League One · League One · Est. 1932 · Brick Community Stadium (DW Stadium)

Wigan Athletic Football Club

Updated March 17, 2026

FA Cup 2013 glory feels like a lifetime ago as Wigan fight back

Wigan Athletic's victory over Manchester City in the 2013 FA Cup final remains one of the greatest upsets in the competition's history, with Ben Watson's stoppage-time header writing the club into footballing folklore. The years since have been brutal: relegation from the Premier League on the same day as the Cup triumph, administration in 2020, and a plunge down the divisions that nearly destroyed the club. Wigan's journey back to League One has been powered by a supporter base that clings to the memory of that Wembley afternoon while fighting for the club's future with everything they have.

Administration recovery has forged an unbreakable community

Going into administration during the COVID-19 pandemic brought Wigan Athletic to the brink of extinction. Players went unpaid, staff were laid off, and the club was docked points that contributed to relegation. The recovery has been slow and painful, but it has also galvanized a community that realized it could not take its football club for granted. The Brick Community Stadium is now filled with supporters who understand the fragility of professional football and are determined to ensure Wigan never faces that kind of crisis again.

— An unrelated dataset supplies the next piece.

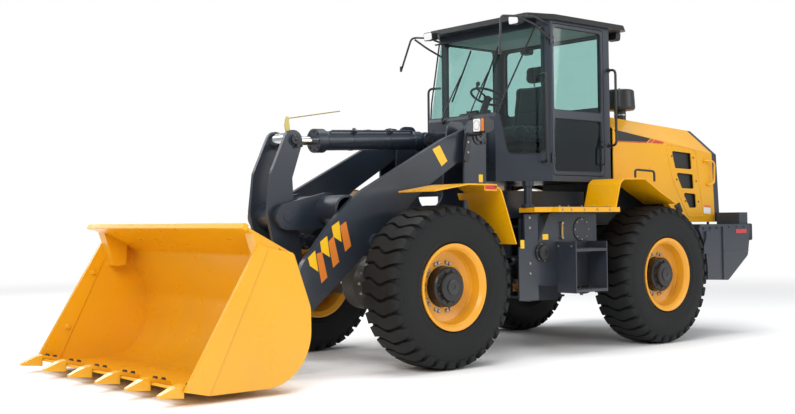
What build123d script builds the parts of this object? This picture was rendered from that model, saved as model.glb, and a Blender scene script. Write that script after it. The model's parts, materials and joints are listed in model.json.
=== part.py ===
"""Wheel loader of the three tonne class, standing level with its bucket just clear of the floor.

Every upright profile gives x from the centre pin, forward, and z from the floor; HINGE_X carries
that pin to its place in the machine, so that the middle of the whole length is at the origin.
"""
import os
from math import hypot

from build123d import *

os.makedirs("parts", exist_ok=True)

# ---------------------------------------------------------------- driving dimensions, millimetres
WHEELBASE = 2870
TRACK = 1865
REACH_FRONT = 4140  # centre pin to the tooth tips
REACH_REAR = 3010  # centre pin to the back of the rear lamps
WEIGHT_REAR = 2956  # centre pin to the back of the counterweight
HINGE_X = (REACH_REAR - REACH_FRONT) / 2
RUN = 0.3  # radial play of every pin
FRONT_X = WHEELBASE / 2
REAR_X = -WHEELBASE / 2

TYRE_R = 675
TYRE_W = 445
BEAD_R = 322  # tyre seat on the rim
FLANGE_R = 358
RIM_W = 410
HUB_R = 165

BOOM_FOOT = (FRONT_X - 815, 1980)  # x, z of the pin that carries the boom
BOOM_REACH = 2180  # foot pin to bucket pin, along x
BOOM_DROP = 1680  # the same, down
BUCKET_PIN = (BOOM_FOOT[0] + BOOM_REACH, BOOM_FOOT[1] - BOOM_DROP)
ARM_Y = 515  # middle of one arm plate
ARM_T = 50
TOWER_OUT = 600  # outer face of the outer tower plate
TOWER_IN = 350  # outer face of the inner tower plate
PLATE = 20

BUCKET_W = 2480
SHEET = 20
SIDE_SHEET = 20

CAB_HALF = 750
CAB_NOSE = 465  # half width of the cab at its windscreen
CAB_FRONT = 270
CAB_REAR = -1060
CAB_FLOOR = 1585
CAB_TOP = 3115
PILLAR = 45  # thickness of cab walls and doors
DOOR_FRONT = -200
DOOR_REAR = -970
DOOR_GAP = 6

HOOD_HALF = 750
HOOD_FRONT = -1105
HOOD_BOTTOM = 1185
HOOD_WALL = 10
ARCH_R = 895

RAIL_IN = 490  # inner face of a rear frame rail
RAIL_T = 25
LUG_Z = (1080, 560)  # heights of the two centre lugs
LUG_T = 60
LUG_PIN_R = 40

WEIGHT_HALF = 1100
WEIGHT_TOP = 1160


# ---------------------------------------------------------------- working planes and plate makers
def side(y):
    """Upright plane along the machine at y; a sketch on it is x forward, z up."""
    return Plane(origin=(HINGE_X, y, 0), x_dir=(1, 0, 0), z_dir=(0, -1, 0))


def level(z):
    """Level plane at height z; a sketch on it is x forward, y left."""
    return Plane(origin=(HINGE_X, 0, z))


def across(x):
    """Upright plane across the machine at x; a sketch on it is y left, z up."""
    return Plane(origin=(HINGE_X + x, 0, 0), x_dir=(0, 1, 0), z_dir=(1, 0, 0))


def trace(rows, mode=Mode.ADD):
    """Closed face from rows of (first, second, corner radius)."""
    with BuildLine() as line:
        FilletPolyline(*[row[:2] for row in rows], radius=[row[2] for row in rows], close=True)
    make_face(line.edges(), mode=mode)


def slab(rows, y_out, y_in, mode=Mode.ADD):
    """Upright plate with the profile rows, from y_in out to y_out."""
    with BuildSketch(side(y_out)) as sketch:
        trace(rows)
    extrude(sketch.sketch, amount=y_out - y_in, mode=mode)


def slabs(rows, y_out, y_in, mode=Mode.ADD):
    """The same plate on the left and on the right."""
    slab(rows, y_out, y_in, mode)
    slab(rows, -y_in, -y_out, mode)


def bar(x, z, r, y_out, y_in, mode=Mode.ADD):
    """Round bar along y through (x, z)."""
    with BuildSketch(side(y_out)) as sketch:
        with Locations((x, z)):
            Circle(r)
    extrude(sketch.sketch, amount=y_out - y_in, mode=mode)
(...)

Roberto Martinez's legacy still defines the aspiration

The Roberto Martinez era at Wigan, which culminated in the FA Cup triumph and featured attractive, possession-based football, remains the benchmark against which everything at the club is measured. Martinez proved that Wigan could compete with and beat the biggest clubs in the country, and that belief has never left the supporter base. The long-term ambition is a return to the Championship and beyond, playing football that Martinez himself would recognise.